Comment y parvenir ? Pour commencer, le groupe P5+1 pourrait envisager d'adopter le style de négociation pratiqué par les Palestiniens et les Iraniens, un style qui leur a permis d'obtenir des résultats probants. À savoir, grignoter du terrain sur le camp adverse en extorquant, l'une après l'autre, de menues concessions, tout en prolongeant les négociations indéfiniment lorsqu'un accord semble imminent.
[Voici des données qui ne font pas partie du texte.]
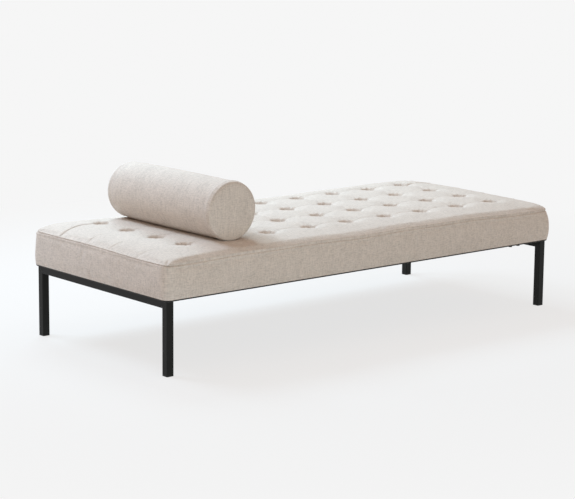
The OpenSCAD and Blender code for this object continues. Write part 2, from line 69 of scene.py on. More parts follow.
# The seam wanders in waves of (amplitude, wavelength, phase), and has a groove beside a low ridge
SEAM_WAVES = ((0.0020, 0.83, 1.1), (0.0014, 0.41, 4.0))
SEAM_WAVE_SLANT = 0.7
SEAM_GROOVE = 0.0033
SEAM_GROOVE_WIDTH = 0.0016
SEAM_RIDGE = 0.0010
SEAM_RIDGE_PLACE = 0.0060
SEAM_RIDGE_WIDTH = 0.004

# At the front right corner the seam drops and is drawn in, and the draw fades down the band by
# this power of the height
CORNER_DROP = 0.007
CORNER_DROP_REACH = 0.18
CORNER_TUCK = 0.015
CORNER_TUCK_REACH = 0.050
CORNER_TUCK_FADE = 4

# Tufts along X and Y, the washers of their ties, and how far they stand off the ties' grid
TUFTS = np.array([9, 4])
TIE_WASHER = 0.024
TUFT_SHIFT = (0.009, 0.0035)
TUFT_DRIFT = 0.003
# Each tuft's depth and radius vary between these shares, and its pull ends at the reach
DEPTH_SPREAD = (0.93, 1.07)
RADIUS_SPREAD = (0.95, 1.05)
TUFT_REACH = 0.25
# The pit and the shallow bowl round it
PIT_DEPTH = 0.030
PIT_RADIUS = 0.0255
PIT_POWER = 3.8
BOWL_DEPTH = 0.0105
BOWL_REACH = 0.044
BOWL_TIP = 0.010
# Puckers round the pit; the folds are (number round the tuft, multiple of its turn)
PUCKER = 0.0005
PUCKER_PLACE = 0.034
PUCKER_WIDTH = 0.012
PUCKER_FOLDS = ((9, 1), (14, 3))

# Valleys that join the tufts of a row and of a column: (depth all along, more at each tuft)
VALLEY_X = (0.0001, 0.0070)
VALLEY_Y = (0.0001, 0.0035)
VALLEY_WIDTH = 0.008
VALLEY_REACH = 0.042
# Where the valleys begin, in from the seam, and the width over which they come in
VALLEY_START = 0.02
VALLEY_RISE = 0.10

# Pleats from the end tufts to the end seams: a fold with a step beside it
PLEAT_DEPTH = 0.0030
PLEAT_WIDTH = 0.0028
PLEAT_STEP = 0.0020
PLEAT_SPREAD = 0.030
PLEAT_DRIFT = -0.02
# From the front row to the back row: how strong a pleat is, and where on its way it begins
PLEAT_SHARES = (0.45, 0.40, 0.50, 1.0)
PLEAT_STARTS = (0.70, 0.60, 0.50, 0.05)
# Shares of the way over which a pleat comes in, and over which it goes out at the seam
PLEAT_COMES = 0.15
PLEAT_GOES = 0.03
# A tuft this much nearer the middle than the last column isn't in an end column
END_COLUMN = 0.05

# Grid spacing of the panel as (open surface, seam), for the simulation and for the mesh
SIM_SPACING = (0.009, 0.004)
TOP_SPACING = (0.0065, 0.0008)
# Width from the seam in over which the spacing opens
SPACING_ZONE = 0.052
# Near the lines of the tufts: (distance, widest spacing within it)
TUFT_SPACING = ((0.042, 0.0027), (0.006, 0.0014))
# Samples on which the spacing of grid lines is summed
LINE_SAMPLES = 20000

# How far the side band stands out of the frame's outline
BAND_ROUND = 0.014
BAND_BOTTOM = 0.013
BAND_FULL = 0.018
BAND_FULL_AT = 0.35
BAND_SEAM = 0.013
BAND_LEAN = 0.004
BAND_WAVES = ((0.0008, 0.37, 0.6), (0.0006, 0.19, 2.2))
BAND_WAVE_SLANT = 0.6
# The band as flat fabric, and its rows as (from, to, count) in shares of its height
BAND_HEIGHT = 0.13
BAND_ROWS = ((0, 0.90, 24), (0.915, 0.97, 5), (0.975, 1, 7))
# Spacing round the band as (straight, corner), for the mesh and for the simulation
BAND_SPACING = (0.007, 0.0035)
BAND_SIM_SPACING = (0.011, 0.009)
BAND_SIM_ROWS = 14
CORNER_STEPS = 6
# Gap under the band, and the hem's rows from its inner edge out: inset, rise, place on the fabric
HEM_GAP = 0.0045
HEM_ROLL = (
    (0.020, -0.0042, -0.024),
    (0.0095, -0.0044, -0.012),
    (0.0050, -0.0062, -0.007),
    (0.0015, -0.0050, -0.003),
)

# Bolster: soft shoulders as (length, drop), with more slack at the back end
SHOULDER = (0.022, 0.0035)
BACK_SHOULDER = (0.090, 0.007)
# Its slight bulge, and how many times sooner than at the ends the bulge runs out
BOLSTER_BULGE = 0.0015
BULGE_SHORTER = 1.2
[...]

Au final, lorsque les négociations reprennent, ce n'est pas à partir de zéro, mais à partir d'une position initiale moins favorable au camp adverse.
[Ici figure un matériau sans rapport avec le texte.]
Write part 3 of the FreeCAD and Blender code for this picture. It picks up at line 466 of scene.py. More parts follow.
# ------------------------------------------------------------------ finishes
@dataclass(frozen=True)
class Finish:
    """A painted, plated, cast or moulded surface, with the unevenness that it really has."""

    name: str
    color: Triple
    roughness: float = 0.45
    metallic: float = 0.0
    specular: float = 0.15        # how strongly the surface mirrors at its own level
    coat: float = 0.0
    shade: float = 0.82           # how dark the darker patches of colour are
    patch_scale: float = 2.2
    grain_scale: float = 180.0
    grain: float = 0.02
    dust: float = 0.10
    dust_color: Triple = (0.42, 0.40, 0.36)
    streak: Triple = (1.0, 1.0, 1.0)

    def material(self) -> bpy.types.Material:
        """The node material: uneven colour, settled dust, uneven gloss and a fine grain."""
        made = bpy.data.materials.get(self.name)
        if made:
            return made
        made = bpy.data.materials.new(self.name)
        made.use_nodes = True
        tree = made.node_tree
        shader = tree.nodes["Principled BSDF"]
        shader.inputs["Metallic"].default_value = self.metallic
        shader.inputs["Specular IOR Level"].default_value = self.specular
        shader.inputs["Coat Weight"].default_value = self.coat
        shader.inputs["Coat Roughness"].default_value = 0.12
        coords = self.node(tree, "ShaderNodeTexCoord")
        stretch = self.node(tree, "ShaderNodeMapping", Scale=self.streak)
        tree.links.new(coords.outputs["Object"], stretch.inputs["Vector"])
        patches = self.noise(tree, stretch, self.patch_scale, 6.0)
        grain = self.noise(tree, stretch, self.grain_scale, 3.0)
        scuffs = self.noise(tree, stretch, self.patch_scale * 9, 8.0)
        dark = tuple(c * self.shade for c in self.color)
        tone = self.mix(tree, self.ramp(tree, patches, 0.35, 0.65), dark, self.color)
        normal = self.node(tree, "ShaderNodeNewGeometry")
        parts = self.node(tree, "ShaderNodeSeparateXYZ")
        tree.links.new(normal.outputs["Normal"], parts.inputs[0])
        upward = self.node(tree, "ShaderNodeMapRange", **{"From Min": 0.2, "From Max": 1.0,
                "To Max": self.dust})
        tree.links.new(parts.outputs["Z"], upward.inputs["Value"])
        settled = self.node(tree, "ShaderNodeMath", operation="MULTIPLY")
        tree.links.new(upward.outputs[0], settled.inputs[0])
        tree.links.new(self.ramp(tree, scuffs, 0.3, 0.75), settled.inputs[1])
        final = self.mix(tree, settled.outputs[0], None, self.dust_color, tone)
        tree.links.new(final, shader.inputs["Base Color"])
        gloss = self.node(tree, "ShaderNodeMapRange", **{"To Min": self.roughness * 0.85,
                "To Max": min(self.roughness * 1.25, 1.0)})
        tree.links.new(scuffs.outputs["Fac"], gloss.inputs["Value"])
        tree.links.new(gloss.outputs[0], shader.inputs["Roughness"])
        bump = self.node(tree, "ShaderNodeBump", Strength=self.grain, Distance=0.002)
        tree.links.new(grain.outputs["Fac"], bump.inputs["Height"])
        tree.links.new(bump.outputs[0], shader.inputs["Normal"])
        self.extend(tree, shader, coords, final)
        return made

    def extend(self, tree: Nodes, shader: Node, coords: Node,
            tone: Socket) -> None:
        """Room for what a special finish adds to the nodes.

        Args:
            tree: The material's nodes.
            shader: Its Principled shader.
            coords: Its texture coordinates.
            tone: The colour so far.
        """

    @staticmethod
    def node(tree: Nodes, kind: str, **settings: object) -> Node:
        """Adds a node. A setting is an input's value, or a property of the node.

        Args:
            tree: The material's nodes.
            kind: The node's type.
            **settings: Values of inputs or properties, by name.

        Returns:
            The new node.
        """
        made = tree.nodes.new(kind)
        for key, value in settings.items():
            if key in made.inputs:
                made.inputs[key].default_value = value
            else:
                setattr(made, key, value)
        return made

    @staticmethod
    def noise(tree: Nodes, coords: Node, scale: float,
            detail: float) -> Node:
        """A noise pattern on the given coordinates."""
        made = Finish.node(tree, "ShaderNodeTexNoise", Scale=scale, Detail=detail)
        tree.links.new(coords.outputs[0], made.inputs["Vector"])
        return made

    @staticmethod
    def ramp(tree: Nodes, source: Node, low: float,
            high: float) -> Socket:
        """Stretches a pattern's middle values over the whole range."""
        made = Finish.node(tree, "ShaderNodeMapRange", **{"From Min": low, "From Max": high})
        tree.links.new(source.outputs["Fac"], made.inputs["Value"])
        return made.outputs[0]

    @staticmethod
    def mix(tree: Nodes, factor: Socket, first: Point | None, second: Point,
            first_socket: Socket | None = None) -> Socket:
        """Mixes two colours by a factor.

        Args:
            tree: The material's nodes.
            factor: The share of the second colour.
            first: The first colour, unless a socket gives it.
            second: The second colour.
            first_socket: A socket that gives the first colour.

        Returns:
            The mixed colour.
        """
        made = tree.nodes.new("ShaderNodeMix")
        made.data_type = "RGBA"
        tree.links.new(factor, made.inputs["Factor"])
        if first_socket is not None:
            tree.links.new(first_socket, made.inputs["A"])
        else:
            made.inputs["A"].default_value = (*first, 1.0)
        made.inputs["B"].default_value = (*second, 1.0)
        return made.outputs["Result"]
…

Juste une petite concession supplémentaire... |
Précisément parce qu'ils sont au nombre de six, les pays du groupe P5+1 disposent d'un avantage de départ dans ce type de négociations, s'ils en prennent conscience et mettent de côté les règles de loyauté qui régissent généralement les négociations entre les membres du groupe. Dès lors qu'un accord semble proche, l'un d'entre eux doit alors présenter une ou plusieurs demandes supplémentaires. La France vient justement d'assumer ce rôle. Chaque pays pourrait adopter cette position à tour de rôle, l'Iran devenant alors le seul interlocuteur devant reprendre les négociations à partir d'une position désavantageuse. Dans le même temps, les sanctions économiques continuent de faire leur effet. Si l'Iran venait à enfreindre les restrictions actuelles concernant son programme nucléaire, il y aurait des raisons évidentes d'intensifier encore les sanctions économiques.
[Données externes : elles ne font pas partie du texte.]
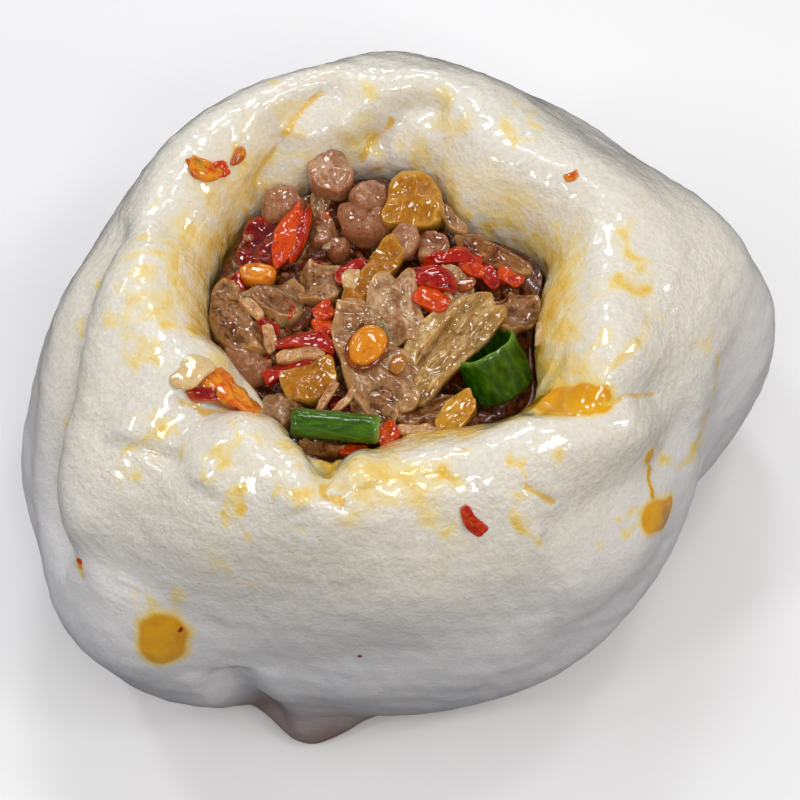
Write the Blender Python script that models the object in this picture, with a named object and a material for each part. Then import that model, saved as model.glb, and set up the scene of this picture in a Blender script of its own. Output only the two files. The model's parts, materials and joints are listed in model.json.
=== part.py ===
"""A steamed bun, 90 mm across, whose top has opened into a round mouth that shows the braised filling.

The skin is one soft solid of steamed dough: a flat foot, a full belly, a thick rolled rim and a pocket
inside. The filling is a second solid that fills the pocket and heaps up in the mouth, with the dice,
slices and chilli bits that show on top of it. Two cut lengths of scallion lie on the filling.

Frame: metres, +Z up, origin under the middle of the bun at its foot, -Y towards the low side of the rim.
Compass angles are in degrees round +Z, 0 at +X and 90 at +Y.
"""

import math

import bmesh
import bpy
import numpy as np
from mathutils import Euler, Matrix

MM = 0.001

# ---- driving sizes ---------------------------------------------------------------------------------
GIRTH = 35.0 * MM  # half the width of the bun before its bulges
HEIGHT = 50.0 * MM  # foot to the crest of the rim
BELLY_HEIGHT = 21.0 * MM  # height of the widest ring
WALL = 12.0 * MM  # dough between the belly and the pocket
FLOOR = 8.0 * MM  # dough under the pocket
MOUTH = 18.6 * MM  # mean radius of the mouth
MOUTH_X, MOUTH_Y = -3.0 * MM, 0.5 * MM  # the mouth's middle lies off the bun's middle
ROLL = 7.5 * MM  # how far the crest of the rim lies outside the mouth
FOOT_SHARE, HEEL_SHARE = 0.70, 0.91  # radius of the flat foot and of the heel, as shares of the belly's
HEEL_HEIGHT = 6.5 * MM
SHOULDER_DROP, BROW_DROP = 13.0 * MM, 3.6 * MM  # below the crest, on the outside
INNER_DROP, LIP_DROP, THROAT_DROP = 2.8 * MM, 9.5 * MM, 18.0 * MM  # below the crest, on the inside
FILLING_HEIGHT = 40.0 * MM  # mean level of the filling
CLEARANCE = 0.5 * MM  # gap kept between separate solids

# Soft bulges: compass angle, width in degrees, how far they stand out.
BELLY_BULGES = (
    (12, 17, 11.2 * MM),
    (43, 14, 3.0 * MM),
    (70, 38, 4.2 * MM),
    (196, 33, 9.6 * MM),
    (225, 18, 8.0 * MM),
    (292, 50, 3.0 * MM),
)
MOUTH_BULGES = (
    (16, 10, 1.6 * MM),
    (48, 17, -4.0 * MM),
    (219, 15, -1.6 * MM),
    (255, 13, 2.8 * MM),
    (286, 12, -0.8 * MM),
    (324, 15, 3.2 * MM),
)

# Stations down the profile of the skin: from the middle of the foot, out round the belly, over the rim
# and down into the pocket. A "way" of 5.5 is half way from the fifth station to the sixth.
FOOT, HEEL, BELLY, SHOULDER, BROW, CREST, INNER, LIP, THROAT, POCKET, BED, HEART = range(1, 13)

TURNS = 84  # columns of the dough mesh
ROWS_PER_SPAN = (1, 3, 4, 4, 3, 4, 4, 3, 2, 2, 1, 2)

# Scallions: middle, axis, size in millimetres, and how oval the section is.
RING = {
    "middle": (10.4, -7.5, 41.0),
    "axis": (-0.41, 0.49, 0.77),
    "radius": 3.6,
    "length": 6.0,
    "wall": 0.8,
    "oval": 1.04,
}
STICK = {
    "middle": (-7.0, -17.1, 44.6),
    "axis": (0.99, -0.1, 0.0),
    "radius": 1.55,
    "length": 9.6,
    "oval": 1.04,
}
TUBE_SIDES = 24

# Filling: radii and columns of its top, and dips in it: x, y, reach, drop.
HEAP_RINGS = tuple(r * MM for r in (4, 8, 12, 16, 20, 24, 40))
HEAP_TURNS = 36
HEAP_FOOT = 1 * MM  # underside of the untrimmed heap
HEAP_DIPS = ((9 * MM, -9 * MM, 7 * MM, 3.0 * MM), (-7 * MM, -18 * MM, 5 * MM, 1.0 * MM))
MERGE = 0.002 * MM  # points closer than this are one

# Foot tab: a tongue of dough that spread out over the floor at the front.
TAB_AT, TAB_WIDTH, TAB_REACH = 253, 10, 8.0 * MM

# Folds: points of the line as (compass, way), half width, depth, and how far the dough on the left of the
# line stands above the dough on its right.
FOLDS = {
    "far_left_pleat": (((134, 7.9), (120, 7.26), (118, 6.86), (110, 6.66), (96, 6.4)), 1.9, 1.1, -0.6),
    "far_pleat": (((94, 7.6), (84, 7.06), (82, 6.86), (67, 6.38)), 1.9, 1.2, 0.3),
    "right_fold": (((321, 7.2), (322, 6.36), (328, 5.56), (342, 4.18)), 2.6, 1.1, 0.0),
    "front_notch": (((257, 7.4), (260, 6.4), (262, 5.7)), 1.8, 1.5, 0.0),
    "left_lobe_edge": (((226, 7.76), (226, 6.6), (224, 5.5), (225, 5.0)), 2.8, 2.0, 0.4),
    "outer_fold": (((164, 5.62), (183, 5.12), (198, 4.5), (208, 3.84), (219, 3.62)), 3.2, 1.7, 1.2),
    "left_valley": (((221, 5.18), (225, 4.64), (227, 3.68)), 4.5, 1.2, 0.0),
    "right_ledge": (((344, 3.86), (328, 3.96), (311, 4.32), (298, 4.36)), 4.5, 1.1, 0.5),
    "foot_notch": (((245, 1.5), (244, 2.4), (242, 3.1)), 2.2, 1.5, 0.0),
}
FOLD_FADE = 0.14  # share of a fold's length over which it dies out at each end
SWELL = 0.35 * MM  # soft unevenness of the skin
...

Même si un accord initial est conclu en mars, cette tactique pourrait être utilisée afin de reporter l'accord final de juin à septembre, puis de septembre à décembre, puis de décembre à l'infini, tant que l'Iran n'aura pas fondamentalement changé d'attitude. Les sanctions économiques ayant été assouplies peuvent également être rétablies sur l'allégation de manifestations de mauvaise foi de la part de l'Iran.